=== INFORMATION PROVIDED ===
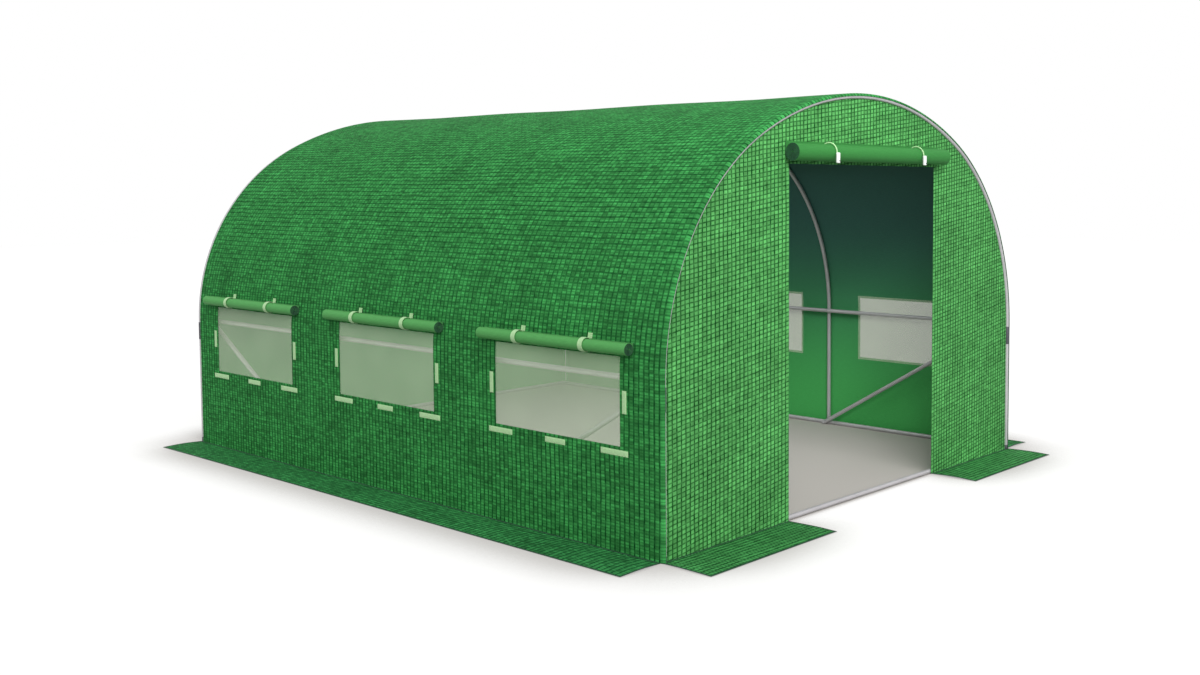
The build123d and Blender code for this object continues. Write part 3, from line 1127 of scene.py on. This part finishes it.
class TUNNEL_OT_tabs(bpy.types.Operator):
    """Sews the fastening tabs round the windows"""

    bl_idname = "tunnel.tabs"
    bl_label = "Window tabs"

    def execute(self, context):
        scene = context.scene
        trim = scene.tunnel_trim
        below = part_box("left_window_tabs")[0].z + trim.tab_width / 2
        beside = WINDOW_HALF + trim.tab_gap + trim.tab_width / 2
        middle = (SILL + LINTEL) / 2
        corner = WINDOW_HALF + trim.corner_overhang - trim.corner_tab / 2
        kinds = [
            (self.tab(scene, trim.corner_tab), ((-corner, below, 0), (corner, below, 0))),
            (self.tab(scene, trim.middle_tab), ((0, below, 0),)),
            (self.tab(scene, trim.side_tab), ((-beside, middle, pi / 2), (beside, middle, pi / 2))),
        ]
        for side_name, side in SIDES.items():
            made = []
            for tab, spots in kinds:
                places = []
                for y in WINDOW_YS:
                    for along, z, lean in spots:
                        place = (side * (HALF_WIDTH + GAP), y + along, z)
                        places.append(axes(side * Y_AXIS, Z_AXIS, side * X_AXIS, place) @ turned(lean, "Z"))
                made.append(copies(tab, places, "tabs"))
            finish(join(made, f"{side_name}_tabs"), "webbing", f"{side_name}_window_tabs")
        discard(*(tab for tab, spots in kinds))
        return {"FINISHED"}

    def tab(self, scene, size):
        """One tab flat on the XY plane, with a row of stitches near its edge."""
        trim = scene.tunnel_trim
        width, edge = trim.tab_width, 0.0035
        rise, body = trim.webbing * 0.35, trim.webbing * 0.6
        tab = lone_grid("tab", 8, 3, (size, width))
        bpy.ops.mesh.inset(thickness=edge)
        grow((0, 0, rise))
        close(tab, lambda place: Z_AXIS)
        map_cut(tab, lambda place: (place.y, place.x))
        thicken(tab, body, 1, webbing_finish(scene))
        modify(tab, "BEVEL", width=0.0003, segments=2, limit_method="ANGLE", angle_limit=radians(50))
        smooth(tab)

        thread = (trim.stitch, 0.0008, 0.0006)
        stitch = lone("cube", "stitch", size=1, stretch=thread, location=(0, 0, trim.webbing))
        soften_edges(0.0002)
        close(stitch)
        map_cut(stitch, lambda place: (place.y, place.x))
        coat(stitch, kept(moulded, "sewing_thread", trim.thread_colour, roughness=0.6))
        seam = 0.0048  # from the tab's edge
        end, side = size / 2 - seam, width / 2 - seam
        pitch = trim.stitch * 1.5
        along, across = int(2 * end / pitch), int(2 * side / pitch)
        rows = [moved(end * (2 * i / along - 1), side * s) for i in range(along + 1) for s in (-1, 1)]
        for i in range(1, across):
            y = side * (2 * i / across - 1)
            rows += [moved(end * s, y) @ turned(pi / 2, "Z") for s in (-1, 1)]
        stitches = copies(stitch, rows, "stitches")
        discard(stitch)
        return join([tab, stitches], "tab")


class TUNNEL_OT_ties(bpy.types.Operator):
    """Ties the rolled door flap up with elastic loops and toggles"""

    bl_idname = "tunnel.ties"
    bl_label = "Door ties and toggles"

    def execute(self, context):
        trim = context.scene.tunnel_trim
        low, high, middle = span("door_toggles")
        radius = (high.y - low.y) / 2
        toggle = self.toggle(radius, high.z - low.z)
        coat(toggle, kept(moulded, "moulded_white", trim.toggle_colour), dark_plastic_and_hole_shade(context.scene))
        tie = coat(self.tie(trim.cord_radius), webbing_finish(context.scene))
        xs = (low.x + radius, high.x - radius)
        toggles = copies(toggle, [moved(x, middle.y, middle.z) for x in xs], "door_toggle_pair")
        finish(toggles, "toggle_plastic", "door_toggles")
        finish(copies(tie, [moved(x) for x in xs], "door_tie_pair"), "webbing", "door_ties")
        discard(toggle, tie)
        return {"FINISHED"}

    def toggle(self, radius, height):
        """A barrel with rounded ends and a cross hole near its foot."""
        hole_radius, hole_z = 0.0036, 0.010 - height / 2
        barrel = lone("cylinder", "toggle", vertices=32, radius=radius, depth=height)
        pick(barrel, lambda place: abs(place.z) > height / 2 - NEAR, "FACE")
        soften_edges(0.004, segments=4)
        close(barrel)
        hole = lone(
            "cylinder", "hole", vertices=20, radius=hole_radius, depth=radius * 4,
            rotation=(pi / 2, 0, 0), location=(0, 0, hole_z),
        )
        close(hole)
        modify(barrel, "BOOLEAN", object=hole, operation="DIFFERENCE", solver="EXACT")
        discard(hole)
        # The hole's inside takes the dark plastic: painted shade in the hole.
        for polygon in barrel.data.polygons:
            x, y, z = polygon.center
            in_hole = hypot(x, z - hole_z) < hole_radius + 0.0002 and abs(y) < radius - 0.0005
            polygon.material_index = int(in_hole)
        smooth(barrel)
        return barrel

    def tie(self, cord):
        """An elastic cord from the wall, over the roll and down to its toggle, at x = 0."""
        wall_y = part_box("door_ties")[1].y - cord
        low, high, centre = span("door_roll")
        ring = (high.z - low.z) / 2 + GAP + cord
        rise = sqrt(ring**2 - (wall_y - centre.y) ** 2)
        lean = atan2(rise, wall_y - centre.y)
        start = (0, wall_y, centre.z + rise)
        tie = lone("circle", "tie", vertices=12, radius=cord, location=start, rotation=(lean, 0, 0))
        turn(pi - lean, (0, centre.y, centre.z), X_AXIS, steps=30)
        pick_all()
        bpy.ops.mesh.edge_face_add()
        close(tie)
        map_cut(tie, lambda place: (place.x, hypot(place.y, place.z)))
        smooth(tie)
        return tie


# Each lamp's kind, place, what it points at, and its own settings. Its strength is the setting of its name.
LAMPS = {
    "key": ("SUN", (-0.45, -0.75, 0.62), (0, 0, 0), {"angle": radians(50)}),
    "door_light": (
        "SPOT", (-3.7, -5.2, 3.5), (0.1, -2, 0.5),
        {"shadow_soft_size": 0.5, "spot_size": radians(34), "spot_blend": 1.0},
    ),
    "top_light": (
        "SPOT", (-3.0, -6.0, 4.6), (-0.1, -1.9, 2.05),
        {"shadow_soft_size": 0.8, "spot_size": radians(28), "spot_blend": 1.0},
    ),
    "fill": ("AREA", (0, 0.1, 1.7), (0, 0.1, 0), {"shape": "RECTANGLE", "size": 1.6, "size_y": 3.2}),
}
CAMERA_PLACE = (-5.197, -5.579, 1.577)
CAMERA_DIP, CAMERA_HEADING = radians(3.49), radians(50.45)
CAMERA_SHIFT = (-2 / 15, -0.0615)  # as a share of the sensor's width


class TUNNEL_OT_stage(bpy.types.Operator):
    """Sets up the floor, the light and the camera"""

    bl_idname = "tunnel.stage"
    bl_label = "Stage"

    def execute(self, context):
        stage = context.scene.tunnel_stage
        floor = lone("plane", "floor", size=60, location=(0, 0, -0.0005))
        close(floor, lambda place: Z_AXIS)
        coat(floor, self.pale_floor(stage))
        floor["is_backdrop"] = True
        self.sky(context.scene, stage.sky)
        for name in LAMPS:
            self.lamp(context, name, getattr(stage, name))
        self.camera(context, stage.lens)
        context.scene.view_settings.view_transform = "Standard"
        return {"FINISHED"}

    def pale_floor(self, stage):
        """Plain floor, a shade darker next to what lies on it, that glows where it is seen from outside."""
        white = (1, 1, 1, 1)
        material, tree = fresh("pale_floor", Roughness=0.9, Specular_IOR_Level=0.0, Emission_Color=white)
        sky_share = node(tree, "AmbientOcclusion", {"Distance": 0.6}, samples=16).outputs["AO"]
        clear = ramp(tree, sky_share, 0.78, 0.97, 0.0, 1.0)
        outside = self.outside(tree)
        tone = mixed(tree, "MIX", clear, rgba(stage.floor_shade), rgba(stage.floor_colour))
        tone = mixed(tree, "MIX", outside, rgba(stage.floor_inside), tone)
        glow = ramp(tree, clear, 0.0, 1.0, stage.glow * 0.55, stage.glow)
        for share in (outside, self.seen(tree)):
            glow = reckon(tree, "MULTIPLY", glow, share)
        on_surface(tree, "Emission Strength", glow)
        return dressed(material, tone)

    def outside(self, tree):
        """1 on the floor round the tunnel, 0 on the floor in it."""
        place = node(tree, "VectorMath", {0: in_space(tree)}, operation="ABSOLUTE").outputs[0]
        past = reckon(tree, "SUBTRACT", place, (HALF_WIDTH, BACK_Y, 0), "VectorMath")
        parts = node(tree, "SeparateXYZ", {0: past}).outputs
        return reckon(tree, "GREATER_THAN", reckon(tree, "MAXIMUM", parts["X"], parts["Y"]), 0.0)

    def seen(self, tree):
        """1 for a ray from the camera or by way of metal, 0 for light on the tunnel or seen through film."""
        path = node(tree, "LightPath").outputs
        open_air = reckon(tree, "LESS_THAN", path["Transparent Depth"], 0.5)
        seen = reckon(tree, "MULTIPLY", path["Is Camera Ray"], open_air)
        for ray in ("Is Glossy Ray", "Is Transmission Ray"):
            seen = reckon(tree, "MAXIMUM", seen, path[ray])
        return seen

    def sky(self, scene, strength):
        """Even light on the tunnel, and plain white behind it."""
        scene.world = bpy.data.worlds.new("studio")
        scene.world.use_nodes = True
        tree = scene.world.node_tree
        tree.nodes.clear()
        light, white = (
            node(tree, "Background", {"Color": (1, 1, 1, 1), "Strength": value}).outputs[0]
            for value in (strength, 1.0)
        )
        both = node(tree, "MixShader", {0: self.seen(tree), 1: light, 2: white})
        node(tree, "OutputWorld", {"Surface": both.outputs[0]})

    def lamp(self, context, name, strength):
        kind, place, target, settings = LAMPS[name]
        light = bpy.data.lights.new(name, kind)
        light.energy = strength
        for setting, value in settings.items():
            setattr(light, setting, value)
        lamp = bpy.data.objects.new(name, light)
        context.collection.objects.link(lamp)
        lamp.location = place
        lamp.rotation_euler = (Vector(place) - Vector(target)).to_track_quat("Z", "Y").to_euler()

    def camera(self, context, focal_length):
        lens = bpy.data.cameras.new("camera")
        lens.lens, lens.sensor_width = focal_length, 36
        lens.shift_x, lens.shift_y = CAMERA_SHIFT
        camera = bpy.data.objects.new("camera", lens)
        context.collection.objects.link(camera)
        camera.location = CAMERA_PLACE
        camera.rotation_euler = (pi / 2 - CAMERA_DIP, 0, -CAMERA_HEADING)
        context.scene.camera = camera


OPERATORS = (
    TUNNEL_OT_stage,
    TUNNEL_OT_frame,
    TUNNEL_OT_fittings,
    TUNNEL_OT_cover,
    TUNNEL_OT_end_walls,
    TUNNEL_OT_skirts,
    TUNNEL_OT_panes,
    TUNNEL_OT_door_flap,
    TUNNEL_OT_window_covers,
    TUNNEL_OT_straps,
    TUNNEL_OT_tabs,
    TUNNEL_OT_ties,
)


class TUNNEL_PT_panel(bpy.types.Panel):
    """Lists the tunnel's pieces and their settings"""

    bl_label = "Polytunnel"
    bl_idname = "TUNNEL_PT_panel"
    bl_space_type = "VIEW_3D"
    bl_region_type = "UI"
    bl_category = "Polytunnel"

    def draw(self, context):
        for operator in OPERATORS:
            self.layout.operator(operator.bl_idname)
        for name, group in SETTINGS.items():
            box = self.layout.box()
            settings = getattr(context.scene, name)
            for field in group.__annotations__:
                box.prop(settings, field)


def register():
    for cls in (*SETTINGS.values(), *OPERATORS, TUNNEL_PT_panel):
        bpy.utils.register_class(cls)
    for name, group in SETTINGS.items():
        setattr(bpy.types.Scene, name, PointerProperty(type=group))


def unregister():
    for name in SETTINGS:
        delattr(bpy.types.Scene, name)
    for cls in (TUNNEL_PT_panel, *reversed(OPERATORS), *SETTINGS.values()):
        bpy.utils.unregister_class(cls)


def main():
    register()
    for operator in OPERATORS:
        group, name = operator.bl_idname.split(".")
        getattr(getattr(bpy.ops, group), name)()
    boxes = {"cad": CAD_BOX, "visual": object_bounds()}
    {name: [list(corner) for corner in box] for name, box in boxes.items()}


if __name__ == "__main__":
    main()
===
Pick out each line containing "from" and report it.

The build123d and Blender code for this object continues. Write part 3, from line 1127 of scene.py on. This part finishes it.
        seam = 0.0048  # from the tab's edge
        """An elastic cord from the wall, over the roll and down to its toggle, at x = 0."""
        """Plain floor, a shade darker next to what lies on it, that glows where it is seen from outside."""
        """1 for a ray from the camera or by way of metal, 0 for light on the tunnel or seen through film."""